▶ _Task brief_: Within the material below, locate the line with "const geometry = toGeometry(cut);" and the line with "points = [vertex.co", then return those two lines and all lines between them, exactly as written.

-- BEGIN --

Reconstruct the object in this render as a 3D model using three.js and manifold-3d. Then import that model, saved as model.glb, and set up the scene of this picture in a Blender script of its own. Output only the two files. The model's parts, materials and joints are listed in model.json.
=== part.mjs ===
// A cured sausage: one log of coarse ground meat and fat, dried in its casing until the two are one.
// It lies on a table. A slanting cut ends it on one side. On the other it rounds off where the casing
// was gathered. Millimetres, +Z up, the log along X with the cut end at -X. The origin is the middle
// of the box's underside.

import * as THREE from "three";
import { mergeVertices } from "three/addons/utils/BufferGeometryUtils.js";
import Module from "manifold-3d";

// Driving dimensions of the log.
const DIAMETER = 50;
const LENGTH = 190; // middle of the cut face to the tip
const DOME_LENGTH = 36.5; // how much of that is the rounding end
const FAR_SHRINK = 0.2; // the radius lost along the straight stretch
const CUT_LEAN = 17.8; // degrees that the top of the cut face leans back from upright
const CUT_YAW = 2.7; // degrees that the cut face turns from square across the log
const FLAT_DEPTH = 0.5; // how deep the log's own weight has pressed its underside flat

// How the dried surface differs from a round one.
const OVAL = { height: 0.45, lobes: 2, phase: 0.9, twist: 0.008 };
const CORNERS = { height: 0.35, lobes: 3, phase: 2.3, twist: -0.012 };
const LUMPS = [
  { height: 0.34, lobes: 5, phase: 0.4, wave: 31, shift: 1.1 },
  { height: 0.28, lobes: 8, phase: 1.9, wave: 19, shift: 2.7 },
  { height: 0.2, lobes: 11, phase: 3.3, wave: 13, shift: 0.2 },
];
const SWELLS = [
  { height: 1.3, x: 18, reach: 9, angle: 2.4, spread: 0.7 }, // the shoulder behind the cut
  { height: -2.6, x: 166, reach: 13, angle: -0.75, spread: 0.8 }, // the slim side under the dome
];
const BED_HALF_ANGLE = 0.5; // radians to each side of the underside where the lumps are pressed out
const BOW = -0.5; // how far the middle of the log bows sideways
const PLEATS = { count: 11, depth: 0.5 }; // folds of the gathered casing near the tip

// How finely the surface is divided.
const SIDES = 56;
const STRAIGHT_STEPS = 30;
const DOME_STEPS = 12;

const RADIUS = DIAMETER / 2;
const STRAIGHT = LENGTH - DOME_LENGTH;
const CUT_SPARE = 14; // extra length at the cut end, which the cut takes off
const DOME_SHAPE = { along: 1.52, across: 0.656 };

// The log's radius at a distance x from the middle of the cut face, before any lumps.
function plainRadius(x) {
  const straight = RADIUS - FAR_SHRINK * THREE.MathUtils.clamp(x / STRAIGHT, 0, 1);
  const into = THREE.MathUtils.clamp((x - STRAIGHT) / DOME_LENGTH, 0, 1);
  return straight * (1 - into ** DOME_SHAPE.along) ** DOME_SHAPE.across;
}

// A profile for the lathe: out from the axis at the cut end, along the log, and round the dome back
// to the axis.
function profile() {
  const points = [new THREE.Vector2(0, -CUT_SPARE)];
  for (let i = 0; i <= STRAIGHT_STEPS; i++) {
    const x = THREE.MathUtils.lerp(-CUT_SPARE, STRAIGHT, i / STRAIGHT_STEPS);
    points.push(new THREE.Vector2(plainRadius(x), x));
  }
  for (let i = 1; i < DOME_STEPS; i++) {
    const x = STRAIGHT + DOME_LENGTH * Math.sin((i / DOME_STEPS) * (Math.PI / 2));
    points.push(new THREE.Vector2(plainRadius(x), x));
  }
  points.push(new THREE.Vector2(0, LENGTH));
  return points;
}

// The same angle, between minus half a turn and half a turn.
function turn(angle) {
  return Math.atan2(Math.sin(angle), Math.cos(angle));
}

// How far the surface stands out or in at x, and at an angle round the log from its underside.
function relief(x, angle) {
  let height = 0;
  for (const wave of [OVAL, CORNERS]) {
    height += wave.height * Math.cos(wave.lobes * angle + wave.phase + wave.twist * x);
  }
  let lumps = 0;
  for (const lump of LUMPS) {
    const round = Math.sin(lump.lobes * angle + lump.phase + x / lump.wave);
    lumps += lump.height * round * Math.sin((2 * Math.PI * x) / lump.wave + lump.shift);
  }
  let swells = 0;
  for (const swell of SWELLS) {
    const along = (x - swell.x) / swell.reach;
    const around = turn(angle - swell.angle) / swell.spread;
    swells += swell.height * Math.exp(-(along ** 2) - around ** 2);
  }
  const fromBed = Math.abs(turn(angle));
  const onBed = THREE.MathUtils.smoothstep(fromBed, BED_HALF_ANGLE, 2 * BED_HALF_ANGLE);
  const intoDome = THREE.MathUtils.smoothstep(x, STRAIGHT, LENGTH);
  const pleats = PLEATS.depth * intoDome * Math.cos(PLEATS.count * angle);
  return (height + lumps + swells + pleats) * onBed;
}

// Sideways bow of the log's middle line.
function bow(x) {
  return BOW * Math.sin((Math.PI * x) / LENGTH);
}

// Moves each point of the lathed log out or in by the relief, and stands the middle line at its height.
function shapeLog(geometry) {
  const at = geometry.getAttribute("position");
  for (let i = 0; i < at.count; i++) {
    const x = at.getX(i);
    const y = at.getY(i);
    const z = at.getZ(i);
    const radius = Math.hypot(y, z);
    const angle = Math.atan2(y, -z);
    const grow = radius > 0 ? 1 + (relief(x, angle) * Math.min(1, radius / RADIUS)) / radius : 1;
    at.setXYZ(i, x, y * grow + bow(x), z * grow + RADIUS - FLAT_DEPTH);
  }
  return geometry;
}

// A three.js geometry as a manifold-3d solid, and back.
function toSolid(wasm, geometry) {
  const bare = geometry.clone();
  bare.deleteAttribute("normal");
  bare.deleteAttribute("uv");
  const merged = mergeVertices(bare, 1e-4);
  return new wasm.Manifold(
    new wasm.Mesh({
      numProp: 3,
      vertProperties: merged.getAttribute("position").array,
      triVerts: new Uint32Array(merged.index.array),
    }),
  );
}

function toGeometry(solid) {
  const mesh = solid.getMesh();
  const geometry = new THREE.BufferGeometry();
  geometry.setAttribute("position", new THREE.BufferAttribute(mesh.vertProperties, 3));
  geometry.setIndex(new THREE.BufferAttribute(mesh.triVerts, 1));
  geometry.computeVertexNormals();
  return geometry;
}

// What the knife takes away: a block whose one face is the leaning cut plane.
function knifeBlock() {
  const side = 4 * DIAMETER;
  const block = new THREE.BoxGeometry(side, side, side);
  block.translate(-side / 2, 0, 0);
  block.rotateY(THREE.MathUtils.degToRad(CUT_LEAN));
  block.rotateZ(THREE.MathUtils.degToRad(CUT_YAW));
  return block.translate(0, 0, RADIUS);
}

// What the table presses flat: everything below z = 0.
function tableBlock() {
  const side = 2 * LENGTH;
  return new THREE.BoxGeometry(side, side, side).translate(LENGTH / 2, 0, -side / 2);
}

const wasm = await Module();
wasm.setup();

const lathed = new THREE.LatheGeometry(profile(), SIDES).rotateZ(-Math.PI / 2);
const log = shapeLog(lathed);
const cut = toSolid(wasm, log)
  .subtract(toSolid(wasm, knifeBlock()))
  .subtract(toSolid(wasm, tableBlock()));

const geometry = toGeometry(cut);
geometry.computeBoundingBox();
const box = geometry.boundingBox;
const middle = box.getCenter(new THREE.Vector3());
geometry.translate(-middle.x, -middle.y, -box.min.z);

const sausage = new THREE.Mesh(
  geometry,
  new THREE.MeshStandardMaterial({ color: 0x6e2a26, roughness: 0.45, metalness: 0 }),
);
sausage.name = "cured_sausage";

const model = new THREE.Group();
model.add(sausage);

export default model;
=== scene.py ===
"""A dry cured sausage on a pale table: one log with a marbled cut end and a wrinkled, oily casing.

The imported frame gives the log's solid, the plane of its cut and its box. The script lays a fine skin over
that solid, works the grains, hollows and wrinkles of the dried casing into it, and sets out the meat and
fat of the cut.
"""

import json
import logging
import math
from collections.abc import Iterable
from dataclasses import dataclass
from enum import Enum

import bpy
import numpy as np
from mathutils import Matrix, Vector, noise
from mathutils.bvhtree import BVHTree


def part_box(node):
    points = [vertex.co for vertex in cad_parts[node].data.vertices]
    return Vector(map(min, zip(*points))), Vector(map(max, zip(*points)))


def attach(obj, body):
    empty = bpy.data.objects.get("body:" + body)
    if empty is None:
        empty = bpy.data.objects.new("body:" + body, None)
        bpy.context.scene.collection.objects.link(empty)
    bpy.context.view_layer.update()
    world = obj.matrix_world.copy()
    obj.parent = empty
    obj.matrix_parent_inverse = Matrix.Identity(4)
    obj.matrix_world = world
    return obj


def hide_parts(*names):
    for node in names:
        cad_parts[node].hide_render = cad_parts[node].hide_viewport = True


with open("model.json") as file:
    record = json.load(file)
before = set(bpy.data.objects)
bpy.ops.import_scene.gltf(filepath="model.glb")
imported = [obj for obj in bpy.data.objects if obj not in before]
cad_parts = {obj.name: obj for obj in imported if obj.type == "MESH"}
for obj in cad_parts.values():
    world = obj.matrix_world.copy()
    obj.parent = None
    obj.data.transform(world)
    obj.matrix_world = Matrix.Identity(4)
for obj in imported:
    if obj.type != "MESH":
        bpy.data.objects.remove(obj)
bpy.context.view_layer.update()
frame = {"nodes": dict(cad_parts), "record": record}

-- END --

▶ _Complete response_:
const geometry = toGeometry(cut);
geometry.computeBoundingBox();
const box = geometry.boundingBox;
const middle = box.getCenter(new THREE.Vector3());
geometry.translate(-middle.x, -middle.y, -box.min.z);

const sausage = new THREE.Mesh(
  geometry,
  new THREE.MeshStandardMaterial({ color: 0x6e2a26, roughness: 0.45, metalness: 0 }),
);
sausage.name = "cured_sausage";

const model = new THREE.Group();
model.add(sausage);

export default model;
=== scene.py ===
"""A dry cured sausage on a pale table: one log with a marbled cut end and a wrinkled, oily casing.

The imported frame gives the log's solid, the plane of its cut and its box. The script lays a fine skin over
that solid, works the grains, hollows and wrinkles of the dried casing into it, and sets out the meat and
fat of the cut.
"""

import json
import logging
import math
from collections.abc import Iterable
from dataclasses import dataclass
from enum import Enum

import bpy
import numpy as np
from mathutils import Matrix, Vector, noise
from mathutils.bvhtree import BVHTree


def part_box(node):
    points = [vertex.co for vertex in cad_parts[node].data.vertices]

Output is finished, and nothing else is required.